GSML, part of the Praful Shah Group, manufactures polyester yarn and textile products, which falls in the category of man-made fibres. GSML is engaged in the production and sale of: (i) polyethylene terephthalate (‘PET’) chips; and (ii) polyester yarn in India. It commercially supplies PET chips as well as captively consumes the same for manufacturing different kinds of polyester filament yarns (‘PFY’).
CCI observed that there were no horizontal overlaps. With regard to vertical relationships, CCI observed one between MCPI and GSML. MCPI was engaged in the manufacturing and sale of PTA in India (upstream market) and GSML utilizes this PTA, as a raw material to manufacture polyester (downstream market).

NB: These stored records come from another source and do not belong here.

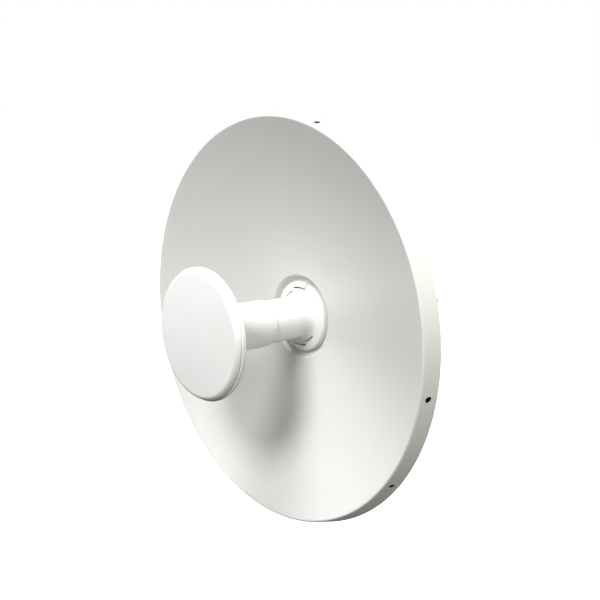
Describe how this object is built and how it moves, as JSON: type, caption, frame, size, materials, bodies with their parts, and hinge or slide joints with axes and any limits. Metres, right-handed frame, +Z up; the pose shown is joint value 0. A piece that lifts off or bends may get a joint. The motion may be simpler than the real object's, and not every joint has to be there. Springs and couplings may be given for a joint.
{
  "type": "point-to-point dish antenna",
  "caption": "Round white parabolic dish with a turned-back rim, a tube feed ending in a flat disc, a snap-in hub collar and a tilting pole clamp behind.",
  "frame": {"origin": "on the axis of the nominal 50 mm pole, at the height of the dish's axis", "axes": "+Z up along the pole; the dish looks along -Y; +X to the right of someone who stands in front of the dish and looks at it along +Y"},
  "size_m": [0.4294, 0.3084, 0.4294],
  "materials": {
    "white_powder_coat": "satin white powder coat on pressed sheet",
    "white_satin_plastic": "satin white moulded plastic",
    "white_gloss_plastic": "glossy white moulded plastic",
    "grey_plastic": "fine textured light grey moulded plastic",
    "black_plastic": "satin black moulded plastic",
    "clear_plastic": "clear polished plastic",
    "black_rubber": "matt black rubber",
    "cast_aluminium": "as cast, lightly grained",
    "galvanised_steel": "hot dip galvanised, faint spangle",
    "stainless_steel": "bright stainless",
    "spun_aluminium": "spun, fine concentric lines",
    "tinned_steel": "bright tinned sheet",
    "circuit_board": "green solder mask on glass epoxy",
    "white_ptfe": "waxy white fluoropolymer"
  },
  "bodies": {
    "pole_bracket_group": {"pole_bracket": "galvanised_steel", "clamp_bolt_left": "stainless_steel", "clamp_bolt_right": "stainless_steel", "pivot_bolt": "stainless_steel", "pivot_nut": "stainless_steel"},
    "clamp": {"clamp_jaw": "galvanised_steel", "clamp_washer_left": "stainless_steel", "clamp_washer_right": "stainless_steel", "clamp_nut_left": "stainless_steel", "clamp_nut_right": "stainless_steel"},
    "dish": {"reflector": "white_powder_coat", "rim_plug_1": "black_rubber", "rim_plug_2": "black_rubber", "rim_plug_3": "black_rubber", "rim_plug_4": "black_rubber", "rim_plug_5": "black_rubber", "rim_plug_6": "black_rubber", "hub_plate": "cast_aluminium", "hub_screw_1": "stainless_steel", "hub_screw_2": "stainless_steel", "hub_screw_3": "stainless_steel", "hub_screw_4": "stainless_steel", "housing_gasket": "black_rubber", "rear_housing": "grey_plastic", "housing_screw_1": "stainless_steel", "housing_screw_2": "stainless_steel", "housing_screw_3": "stainless_steel", "housing_screw_4": "stainless_steel", "light_pipe": "clear_plastic", "cover_seal": "black_rubber", "hinge_pin": "stainless_steel", "ground_washer": "stainless_steel", "ground_screw": "stainless_steel", "lock_bolt_left": "stainless_steel", "lock_bolt_right": "stainless_steel", "lock_washer_left": "stainless_steel", "lock_washer_right": "stainless_steel", "lock_nut_left": "stainless_steel", "lock_nut_right": "stainless_steel"},
    "feed": {"hub_collar": "white_gloss_plastic", "tube_seal": "black_rubber", "feed_tube": "white_satin_plastic", "subreflector_shell": "white_satin_plastic", "radome_cap": "white_satin_plastic", "cap_seal": "black_rubber", "subreflector_plate": "spun_aluminium", "dielectric_post": "white_ptfe", "dipole_board": "circuit_board", "board_carrier": "black_plastic", "radio_board": "circuit_board", "shield_can": "tinned_steel", "ethernet_jack": "tinned_steel", "reset_switch": "black_plastic", "board_screw_front": "stainless_steel", "board_screw_rear": "stainless_steel"},
    "upper_tab": {"latch_tab_upper": "white_gloss_plastic"},
    "lower_tab": {"latch_tab_lower": "white_gloss_plastic"},
    "cover": {"port_cover": "grey_plastic", "cable_grommet": "black_rubber"},
    "button": {"reset_button": "black_plastic"}
  },
  "joints": [
    {"name": "elevation_tilt", "type": "hinge", "parent": "pole_bracket_group", "child": "dish", "pos_m": [0, -0.049, 0], "axis": [1, 0, 0], "range_deg": [-20, 20]},
    {"name": "clamp_slide", "type": "slide", "parent": "pole_bracket_group", "child": "clamp", "axis": [0, 1, 0], "range_m": [-0.0231, 0.0115]},
    {"name": "feed_slide", "type": "slide", "parent": "dish", "child": "feed", "axis": [0, -1, 0], "range_m": [0, 0.1]},
    {"name": "upper_tab_squeeze", "type": "hinge", "parent": "feed", "child": "upper_tab", "pos_m": [-0.02528, -0.115, 0.02121], "axis": [0, 1, 0], "range_deg": [0, 2], "stiffness_Nm_per_rad": 3},
    {"name": "lower_tab_squeeze", "type": "hinge", "parent": "feed", "child": "lower_tab", "pos_m": [0.02528, -0.115, -0.02121], "axis": [0, 1, 0], "range_deg": [0, 2], "stiffness_Nm_per_rad": 3},
    {"name": "cover_hinge", "type": "hinge", "parent": "dish", "child": "cover", "pos_m": [0.00175, -0.1, -0.0394], "axis": [-1, 0, 0], "range_deg": [0, 95]},
    {"name": "reset_press", "type": "slide", "parent": "dish", "child": "button", "axis": [0, 0, 1], "range_m": [0, 0.001], "stiffness_N_per_m": 400}
  ]
}
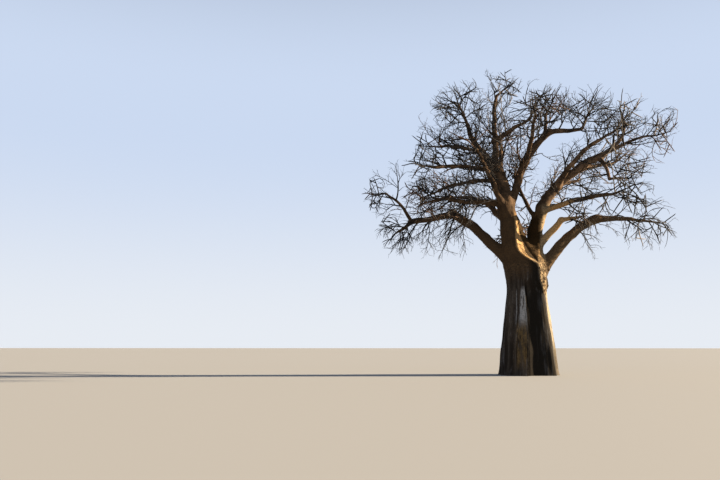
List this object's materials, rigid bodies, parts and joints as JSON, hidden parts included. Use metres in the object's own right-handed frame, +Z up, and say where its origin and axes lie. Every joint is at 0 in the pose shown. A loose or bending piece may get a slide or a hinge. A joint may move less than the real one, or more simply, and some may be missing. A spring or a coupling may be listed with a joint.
{
  "type": "baobab tree",
  "caption": "Bare dry-season baobab tree with a stout tapering trunk cut flat at the ground, a fork of thick boughs and a wide domed crown of leafless twigs.",
  "frame": {"origin": "middle of the flat cut under the trunk, at ground level", "axes": "+Z up the trunk; -Y is the side the picture shows, with +X to the viewer's right"},
  "size_m": [18.7538, 14.1672, 18.688],
  "materials": {
    "bark": "rough grey-brown to copper bark",
    "twigs": "rough grey-brown twig bark"
  },
  "bodies": {
    "root": {"trunk": "bark", "bough_back_far_right": "bark", "bough_back_high": "bark", "bough_back_left": "bark", "bough_back_low": "bark", "bough_back_right": "bark", "bough_centre": "bark", "bough_centre_right": "bark", "bough_centre_up": "bark", "bough_crown_mid": "bark", "bough_front_left": "bark", "bough_front_mid": "bark", "bough_front_right": "bark", "bough_left_cross": "bark", "bough_left_high": "bark", "bough_left_low": "bark", "bough_left_mid": "bark", "bough_left_outer": "bark", "bough_left_shoulder": "bark", "bough_left_tip": "bark", "bough_right_drop": "bark", "bough_right_far": "bark", "bough_right_high": "bark", "bough_right_inner": "bark", "bough_right_low": "bark", "bough_right_mid": "bark", "bough_right_outer": "bark", "bough_right_top": "bark", "leader_left": "bark", "leader_top": "bark", "stem_left": "bark", "stem_right": "bark", "stub_right": "bark", "twigs_back_far_right": "twigs", "twigs_back_high": "twigs", "twigs_back_left": "twigs", "twigs_back_low": "twigs", "twigs_back_right": "twigs", "twigs_centre_right": "twigs", "twigs_centre_up": "twigs", "twigs_crown_mid": "twigs", "twigs_front_left": "twigs", "twigs_front_mid": "twigs", "twigs_front_right": "twigs", "twigs_leader_left": "twigs", "twigs_left_cross": "twigs", "twigs_left_high": "twigs", "twigs_left_mid": "twigs", "twigs_left_outer": "twigs", "twigs_left_shoulder": "twigs", "twigs_left_tip": "twigs", "twigs_right_drop": "twigs", "twigs_right_far": "twigs", "twigs_right_inner": "twigs", "twigs_right_mid": "twigs", "twigs_right_outer": "twigs", "twigs_right_top": "twigs", "twigs_stub": "twigs", "twigs_top": "twigs"}
  },
  "joints": []
}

CCI observed that at a narrower level, the market for manufacturing and sale of PTA could be sub-segmented into manufacturing and sale of: (i) PFY; and (ii) PET chips.
MCPI’s market share in the upstream market was between 15-20% (in terms of both installed capacity and actual production), and GSML’s market share in the broad segment of polyester was between 5-10% in terms of installed capacity, and between 0-5% in terms of total production. GSML’s market shares in each of the sub-segments were in a similar range.
CCI approved the transaction, noting that the parties did not have any ability or incentive to foreclose competition in any segment/sub-segment.